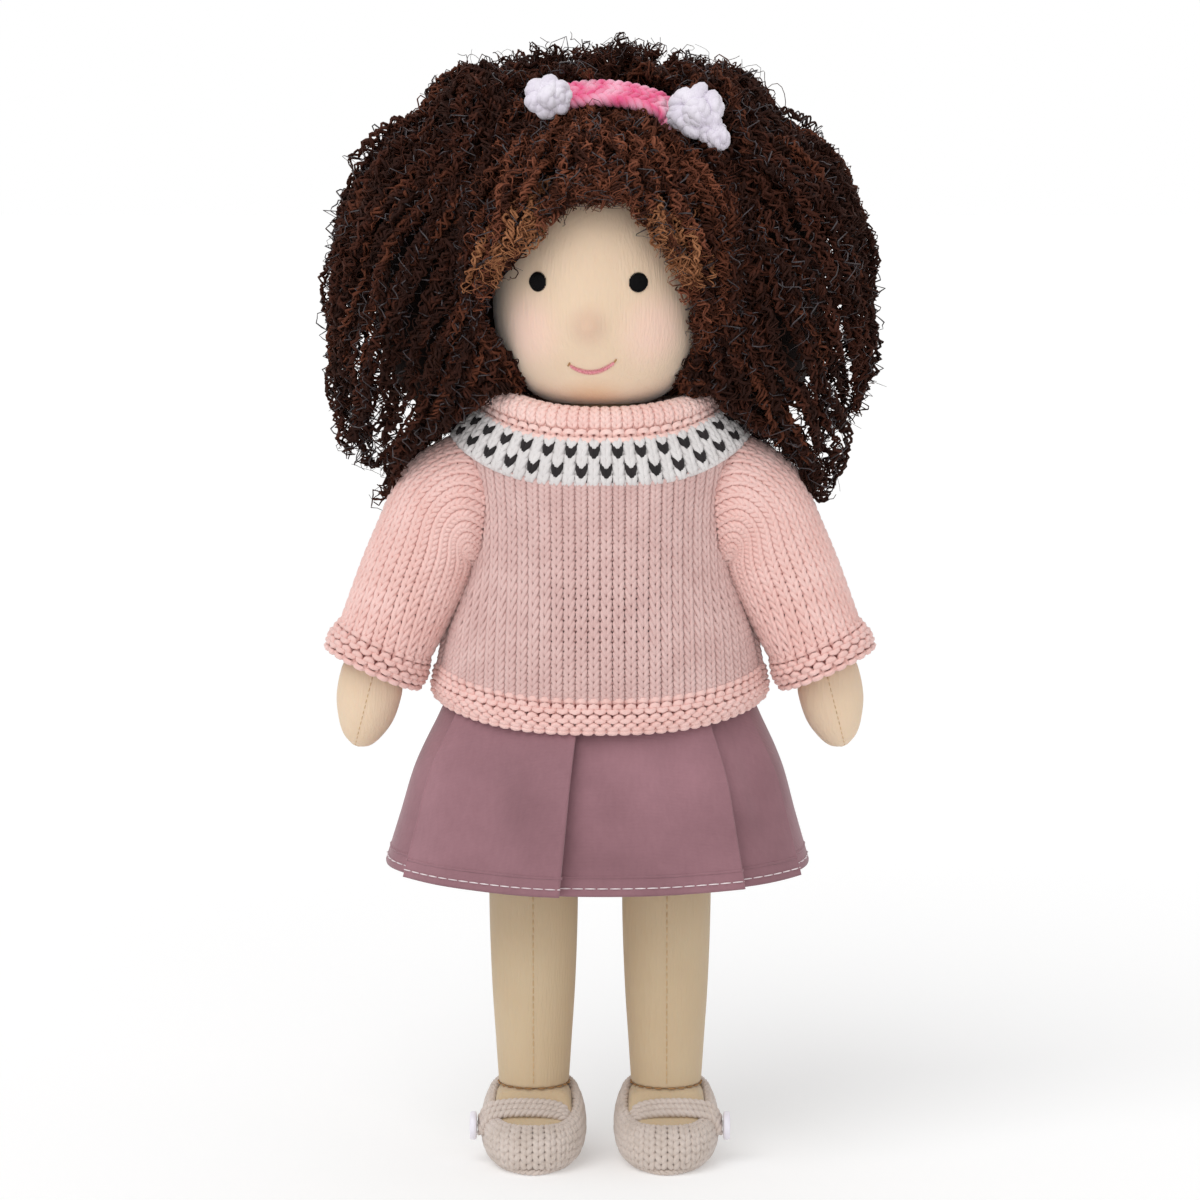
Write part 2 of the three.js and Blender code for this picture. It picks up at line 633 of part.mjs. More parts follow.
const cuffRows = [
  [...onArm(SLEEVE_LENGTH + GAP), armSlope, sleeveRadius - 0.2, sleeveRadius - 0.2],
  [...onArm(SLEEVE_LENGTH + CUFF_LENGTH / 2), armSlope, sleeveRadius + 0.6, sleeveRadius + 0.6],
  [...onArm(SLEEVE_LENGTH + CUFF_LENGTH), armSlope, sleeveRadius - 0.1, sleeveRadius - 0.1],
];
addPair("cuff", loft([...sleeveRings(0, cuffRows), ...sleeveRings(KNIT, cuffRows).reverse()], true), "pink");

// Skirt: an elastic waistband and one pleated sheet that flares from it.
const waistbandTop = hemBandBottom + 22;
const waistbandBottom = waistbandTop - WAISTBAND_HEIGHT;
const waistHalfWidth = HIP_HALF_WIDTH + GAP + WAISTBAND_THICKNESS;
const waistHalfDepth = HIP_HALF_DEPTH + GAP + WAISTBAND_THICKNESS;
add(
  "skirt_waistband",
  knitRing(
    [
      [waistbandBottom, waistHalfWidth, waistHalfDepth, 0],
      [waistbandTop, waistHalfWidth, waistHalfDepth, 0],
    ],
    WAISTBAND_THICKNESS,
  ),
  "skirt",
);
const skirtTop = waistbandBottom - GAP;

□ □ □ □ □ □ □

Objective: Produce an exact copy of the whole listing.

Response to the exercise:
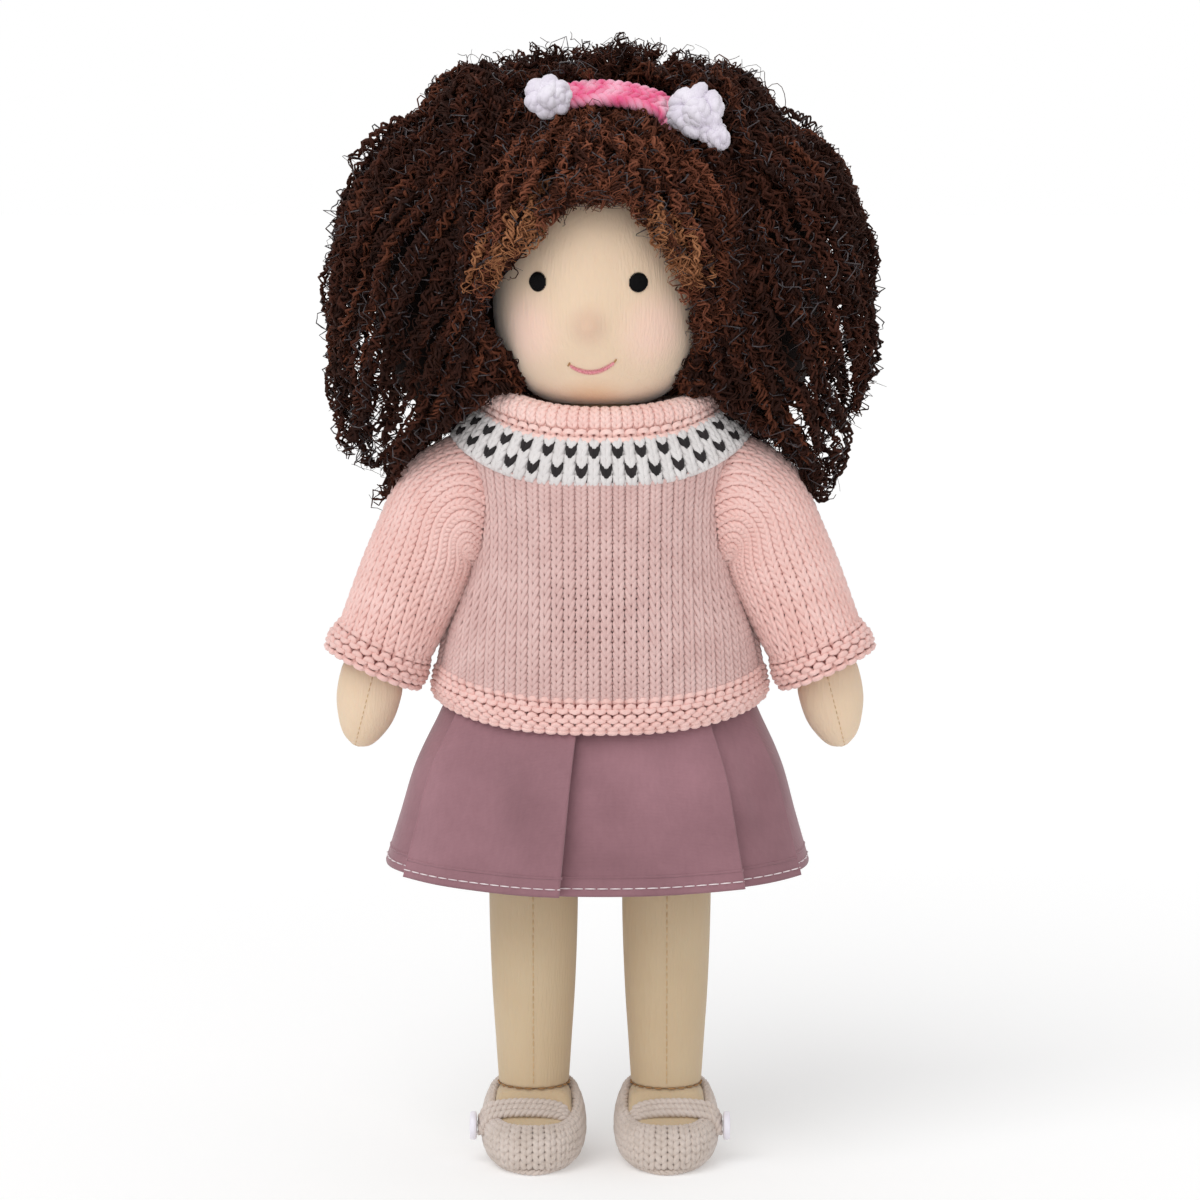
Write part 2 of the three.js and Blender code for this picture. It picks up at line 633 of part.mjs. More parts follow.
const cuffRows = [
  [...onArm(SLEEVE_LENGTH + GAP), armSlope, sleeveRadius - 0.2, sleeveRadius - 0.2],
  [...onArm(SLEEVE_LENGTH + CUFF_LENGTH / 2), armSlope, sleeveRadius + 0.6, sleeveRadius + 0.6],
  [...onArm(SLEEVE_LENGTH + CUFF_LENGTH), armSlope, sleeveRadius - 0.1, sleeveRadius - 0.1],
];
addPair("cuff", loft([...sleeveRings(0, cuffRows), ...sleeveRings(KNIT, cuffRows).reverse()], true), "pink");

// Skirt: an elastic waistband and one pleated sheet that flares from it.
const waistbandTop = hemBandBottom + 22;
const waistbandBottom = waistbandTop - WAISTBAND_HEIGHT;
const waistHalfWidth = HIP_HALF_WIDTH + GAP + WAISTBAND_THICKNESS;
const waistHalfDepth = HIP_HALF_DEPTH + GAP + WAISTBAND_THICKNESS;
add(
  "skirt_waistband",
  knitRing(
    [
      [waistbandBottom, waistHalfWidth, waistHalfDepth, 0],
      [waistbandTop, waistHalfWidth, waistHalfDepth, 0],
    ],
    WAISTBAND_THICKNESS,
  ),
  "skirt",
);
const skirtTop = waistbandBottom - GAP;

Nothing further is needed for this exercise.